If either an RC or RL circuit has a time constant 10 times greater than the duration of the input pulse, the circuits are capable of integration. Let's compute and graph the actual waveform that would result from a long time constant (10 times the pulse duration), a short time constant (1/10 of the pulse duration), and a medium time constant (that time constant between the long and the short). To accurately plot values for the capacitor output voltage, we will use the Universal Time Constant Chart shown in figure 4-34.

Figure 4-34. - Universal Time Constant Chart.

You already know that capacitor charge follows the shape of the curve shown in figure 4-34. This curve may be used to determine the amount of voltage across either component in the series RC circuit. As long as the time constant or a fractional part of the time constant is known, the voltage across either component may be determined.

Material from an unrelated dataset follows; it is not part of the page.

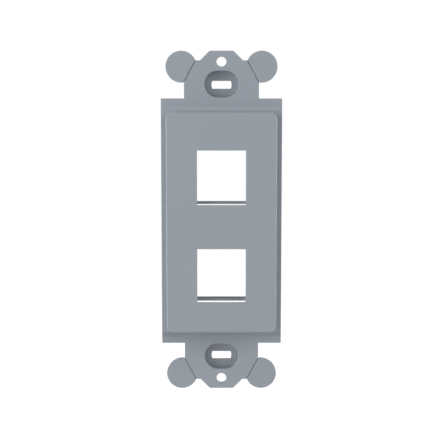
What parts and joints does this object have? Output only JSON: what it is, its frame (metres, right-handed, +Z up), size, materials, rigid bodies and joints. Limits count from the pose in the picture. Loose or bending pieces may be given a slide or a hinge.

Short Time-Constant Integrator

In figure 4-35, a 100-microsecond pulse at an amplitude of 100 volts is applied to the circuit. The circuit is composed of the, 0.01mF capacitor and the variable resistor, R. The square wave applied is a pure square wave. The resistance of the variable resistor is set at a value of 1,000 ohms. The time constant of the circuit is given by the equation:

TC = RC

Substituting values:

T = 1,000 0.01mF

T = (1 X 103) (1 X-8)

T = 1 X 10-5 vor 10 microseconds

Figure 4-35. - RC integrator circuit.

Since the time constant of the circuit is 10 microseconds and the pulse duration is 100 microseconds, the time constant is short (1/10 of the pulse duration). The capacitor is charged exponentially through the resistor. In 5 time constants, the capacitor will be, for all practical purposes, completely charged. At the first time constant, the capacitor is charged to 63.2 volts, at the second 86.5 volts, at the third 95 volts, at the fourth 98 volts, and finally at the end of the fifth time constant (50 microseconds), the capacitor is fully charged. This is shown in figure 4-36.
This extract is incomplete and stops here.